BEIRUT, Lebanon -- With the war-shattered buildings of Beirut behind him, Pope John Paul II celebrated an outdoor Mass on Sunday, bringing a message of peace and reconciliation to Lebanon.


More than 300,000 people crowded into and around a 34-acre field for the Mass, and thousands more lined the roads that the pope's convoy passed as he entered Beirut from the Christian town of Junieh to the north.


Many in the crowd shouted "Baba, Baba," Arabic for pope. The pontiff spoke in Arabic when he opened the Mass on Beirut's Mediterranean seafront.


"Salaam aleikum," or "Peace be upon you," John Paul said.


The Mass site was a landfill of leveled garbage and rubble from the war.


"I am certain that the sufferings of the past years will not be in vain," he said in his homily. "They will strengthen your freedom and unity."


The pope released a major document designed to unify and guide the Lebanese Catholic churches. It was a response to the conclusions of a meeting of Lebanese bishops at the Vatican two years ago. The bishops had demanded the departure of Syria's 40,000 troops and Israeli forces occupying 10 percent of southern Lebanon.


John Paul stopped short of making such an explicit call but endorsed it and embraced other concerns of Lebanon's Christians.

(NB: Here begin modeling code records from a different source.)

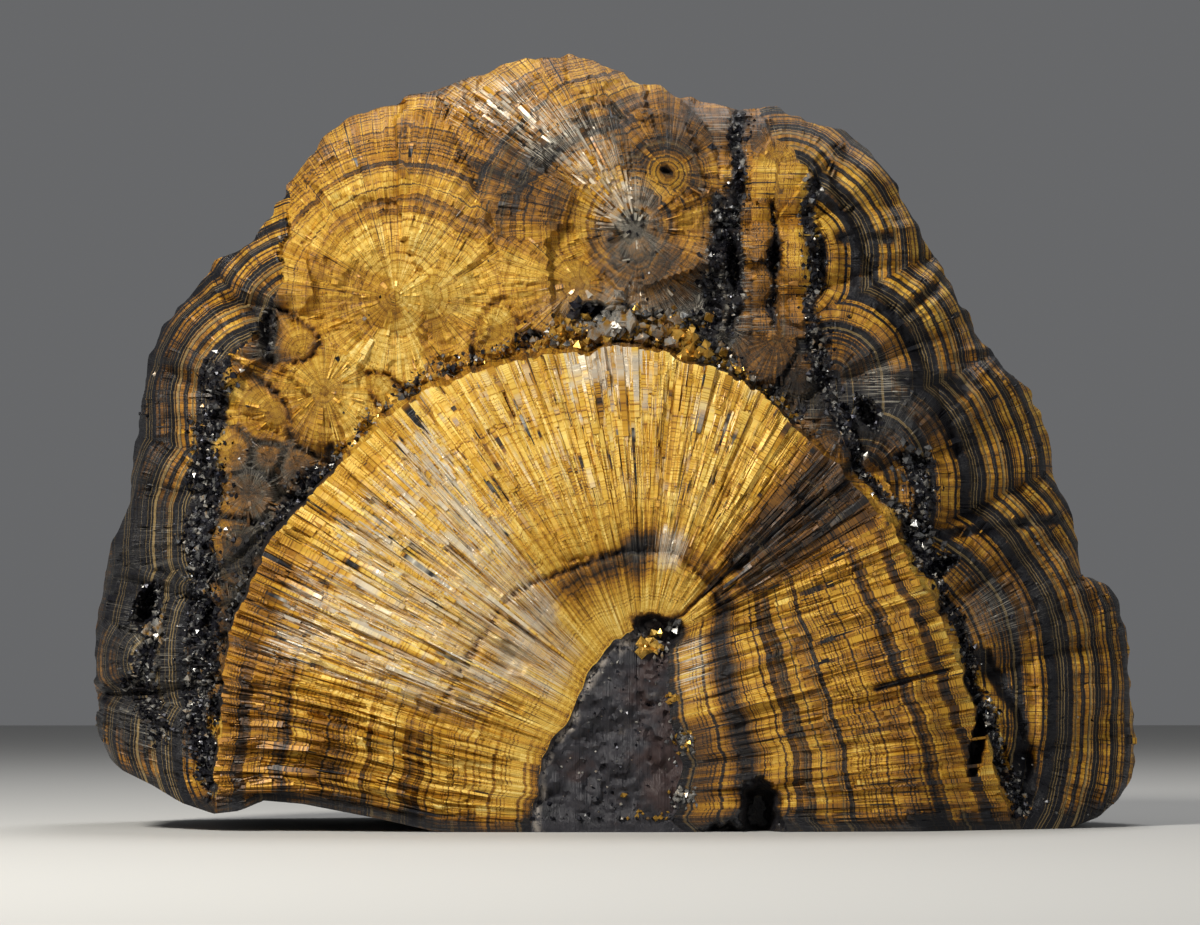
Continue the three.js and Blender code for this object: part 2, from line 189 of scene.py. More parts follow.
# Hollows, as (x, z, half width, half height, depth, turn in degrees).
HOLLOWS = [
    (-140, 66, 6, 11, 15, 15), (-121, 62, 4, 8, 10, 0), (-104, 147, 3.5, 11, 7, 0),
    (-7, 151, 9, 4, 10, 8), (11, 148, 5, 3.5, 8, 20), (33, 167, 3.5, 16, 12, -4),
    (26, 147, 4, 5, 9, 0), (45, 168, 3, 9, 9, 5), (13, 193, 4, 2, 2.5, 30),
    (72, 122, 5, 9, 9, -35), (86, 108, 11, 3, 9, 8),
    (93, 77, 9, 4, 10, -20), (104, 26, 3, 16, 9, 10), (11, 58, 12, 6.5, 9, 15),
    (40, 5, 8, 14, 15, -8), (30, -1, 12, 6, 8, 0), (-26, 144, 6, 2.5, 5, -10),
]
HOLLOW_REACH = 10.0
HOLLOW_FLOOR = 0.35

# Cracks of the face, as lines of (x, z), with their depth and width.
CRACKS = [
    ([(65, 101), (52, 93), (37, 80), (24, 69), (10, 56)], 1.7, 0.8),
    ([(0, 81), (-27, 71), (-35, 65), (-54, 34)], 1.5, 0.9),
    ([(-17, 78), (0, 81), (14, 81), (23, 74), (29, 65)], 1.2, 0.9),
    ([(-35, 129), (-31, 120)], 1.8, 1.0),
    ([(-52, 107), (-47, 106)], 1.6, 1.0),
    ([(-50, 81), (-44, 81)], 1.6, 1.0),
    ([(11, 112), (17, 107)], 1.6, 0.9),
    ([(22, 122), (27, 117)], 1.6, 0.9),
    ([(22, 104), (36, 94)], 1.3, 0.8),
    ([(73, 41), (95, 47)], 1.8, 1.0),
    ([(-17, 207), (-11, 210), (1, 200)], 1.2, 0.7),
    ([(-46, 218), (-46, 213), (-43, 205)], 1.4, 0.8),
    ([(62, 195), (69, 177), (81, 149), (92, 134), (99, 110)], 2.0, 1.4),
    ([(65, 174), (80, 174)], 2.4, 2.0),
    ([(81, 149), (93, 160)], 2.4, 1.8),
    ([(83, 132), (101, 130)], 3.0, 2.4),
    ([(92, 86), (132, 92)], 2.4, 1.8),
    ([(106, 51), (118, 33), (120, 9)], 3.4, 2.2),
]

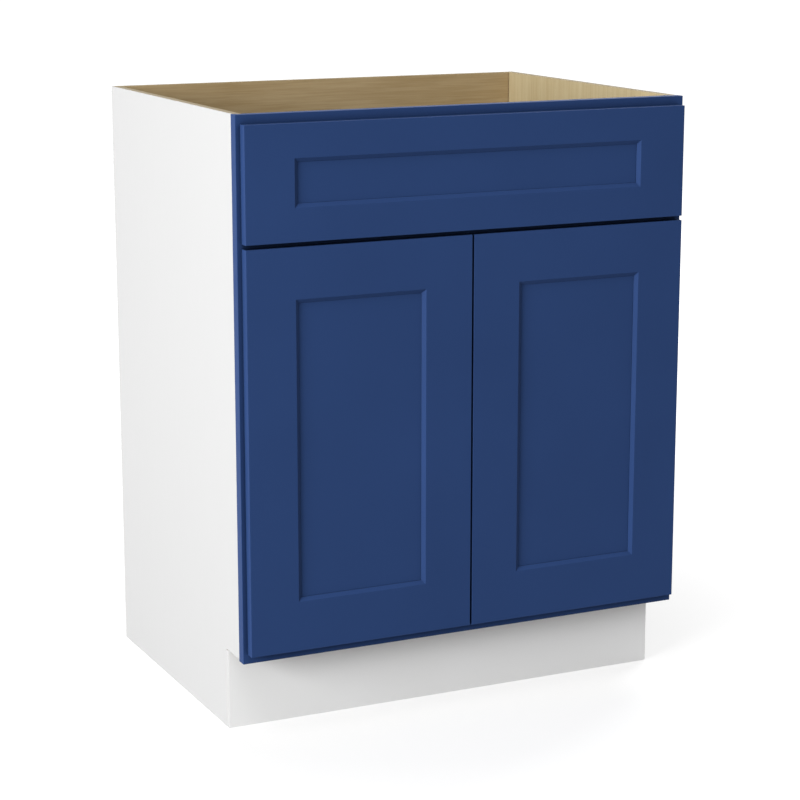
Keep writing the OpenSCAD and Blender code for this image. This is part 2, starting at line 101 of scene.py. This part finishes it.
def add(tree, kind, **settings):
    """Adds a node; settings that are sockets get a value or a link, others are properties."""
    node = tree.nodes.new("ShaderNode" + kind)
    for key, value in settings.items():
        if hasattr(node, key):
            setattr(node, key, value)
            continue
        socket = node.inputs[int(key[1:])] if key[0] == "i" and key[1:].isdigit() \
            else node.inputs[key.replace("_", " ")]
        if isinstance(value, bpy.types.NodeSocket):
            tree.links.new(value, socket)
        else:
            socket.default_value = value
    return node


def seen_directly(tree):
    """1 for rays from the camera or off something glossy or clear, 0 for rays of light."""
    path = add(tree, "LightPath")
    glossy = add(tree, "Math", operation="MAXIMUM", i0=path.outputs["Is Camera Ray"],
                 i1=path.outputs["Is Glossy Ray"])
    clear = add(tree, "Math", operation="MAXIMUM", i0=glossy.outputs[0],
                i1=path.outputs["Is Transmission Ray"])
    return clear.outputs[0]


# %% Sky
sky_light = 0.29

world = bpy.data.worlds.new("studio")
bpy.context.scene.world = world
world.use_nodes = True
sky = world.node_tree
sky.nodes.clear()
strength = add(sky, "MapRange", Value=seen_directly(sky), To_Min=sky_light, To_Max=1.0)
background = add(sky, "Background", Color=(1, 1, 1, 1), Strength=strength.outputs[0])
add(sky, "OutputWorld", Surface=background.outputs[0])
print("sky light on the cabinet:", sky_light)

# %% Floor
floor_half = 30.0
near_white, far_white = 0.64, 1.0
near_edge, far_edge = 0.45, 1.6
tone_for_light, tone_for_camera = 0.28, 0.4

floor_mesh = bpy.data.meshes.new("studio_floor")
bm = bmesh.new()
bmesh.ops.create_grid(bm, x_segments=1, y_segments=1, size=floor_half)
bm.to_mesh(floor_mesh)
bm.free()
floor = bpy.data.objects.new("studio_floor", floor_mesh)
bpy.context.scene.collection.objects.link(floor)

floor_paint = bpy.data.materials.new("studio_floor_paint")
floor_paint.use_nodes = True
tree = floor_paint.node_tree
tree.nodes.clear()
direct = seen_directly(tree)
floor_tone = add(tree, "MapRange", Value=direct, To_Min=tone_for_light, To_Max=tone_for_camera)
floor_matt = add(tree, "BsdfDiffuse", Color=floor_tone.outputs[0])
away = add(tree, "VectorMath", operation="LENGTH", i0=add(tree, "TexCoord").outputs["Object"])
own_white = add(tree, "MapRange", Value=away.outputs["Value"], From_Min=near_edge,
                From_Max=far_edge, To_Min=near_white, To_Max=far_white)
floor_glow = add(tree, "Math", operation="MULTIPLY", i0=own_white.outputs[0], i1=direct)
floor_white = add(tree, "Emission", Color=(1, 1, 1, 1), Strength=floor_glow.outputs[0])
floor_sum = add(tree, "AddShader", i0=floor_matt.outputs[0], i1=floor_white.outputs[0])
add(tree, "OutputMaterial", Surface=floor_sum.outputs[0])
floor_mesh.materials.append(floor_paint)
print("floor half width in metres:", floor_half)

# %% [markdown]
# ## The lamps
#
# In the photograph the left edges of the doors are the lightest, the fronts are even, and what
# faces right or down is nearly black-blue. So a large soft lamp stands well to the left and a
# little above, with a weak one between it and the camera and a weak one high up, which draws
# the thin light lines along the top edges. The last lamp stands behind on the right. It reaches
# nothing that the photograph shows but those top edges; it is there for whoever walks round the
# cabinet. All are far off: a near lamp would light the top of the side more than its foot. Big
# lamps give soft edges to the shadows; small ones would draw hard lines under the doors.

# %% Lamps
def softbox(name, place, aim, side, watts):
    """A square lamp that looks from its place to its aim."""
    data = bpy.data.lights.new(name, "AREA")
    data.shape = "RECTANGLE"
    data.size = side
    data.size_y = side
    data.energy = watts
    lamp = bpy.data.objects.new(name, data)
    lamp.location = place
    lamp.rotation_euler = (Vector(aim) - Vector(place)).to_track_quat("-Z", "Y").to_euler()
    bpy.context.scene.collection.objects.link(lamp)
    return lamp


middle = Vector((0, 0, 0.45))
lamp_distance = 6.5
lamp_side = 2.8


def around(turn, rise):
    """A place at lamp distance, a turn to the right of the front and a rise above the level."""
    turn, rise = math.radians(turn), math.radians(rise)
    return middle + lamp_distance * Vector((math.cos(rise) * math.sin(turn),
                                            -math.cos(rise) * math.cos(turn), math.sin(rise)))


for name, turn, rise, watts in (("lamp_left", -67, 13, 465.0),
                                ("lamp_front_left", -35, 20, 60.0),
                                ("lamp_high", -50, 60, 100.0),
                                ("lamp_behind", 130, 42, 220.0)):
    softbox(name, around(turn, rise), middle, lamp_side, watts)

# %% [markdown]
# ## Navy paint
#
# The doors and the face frame are sprayed with a satin enamel. Under the paint the grain of the
# wood is just felt, and the spray leaves a very fine orange peel. Both are too shallow to model,
# so they are bump. Grain runs along each board, so a stretched noise needs to know which way a
# board lies: one finish is made for upright boards and one for level ones.
#
# Shade is painted into the navy where two fronts nearly touch, down to close to black, and on the
# panels towards the bevel round them. An Ambient Occlusion node tells how closed in a spot is,
# and the colour is darkened by it. A door that swings open leaves its gap, and the frame behind
# it is plain again.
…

"I am aware of the current great difficulties: the threatening occupation of the south of Lebanon, the economic plight of the country, the presence of non-Lebanese forces on the territory," he said in the document.


The pope also took note of the "problem of refugees, and also the danger of extremism and the impression that some are frustrated in their rights."


The document, mainly aimed at bolstering the country's more than 1 million Christians, also seeks to give heart to all Lebanese.


The pope called on them to forgive, unite and take part in political and civic life and together rebuild a country torn by the 1975-90 civil war.


On Saturday night, nearly 20,000 young people gave him a raucous and joyful reception at the Maronite Catholic shrine of Our Lady of Lebanon in the hills of the Christian heartland north of Beirut.


But many in the youthful crowd shouted demands for Lebanon's independence. A young man selected to deliver a speech to the pope spoke bitterly of the plight of the Christians, who lost political power in the war and whose dominance before it was one of the war's causes.


Pierre Najm told the pontiff that Christians were "truly troubled" by their lack of influence in political decisions in postwar Lebanon.


"We ask you, you who have come to bring hope, to dare to say in a loud voice what we fear to say," said Najm, who appeared to be in his 20s.


Papal spokesman Joaquin Navarro-Valls said a more explicit call for Syrian and Israeli withdrawal "was not needed" because of the pope's frequent urgings for Lebanese independence.


On Sunday, the pope drove in a limousine along curvy roads from the mountain fastness where Maronite Catholics first took refuge in Lebanon in the 4th century. The Maronites, Lebanon's largest Christian sect, were then considered heretics by other Catholics but reconciled with the Vatican centuries ago.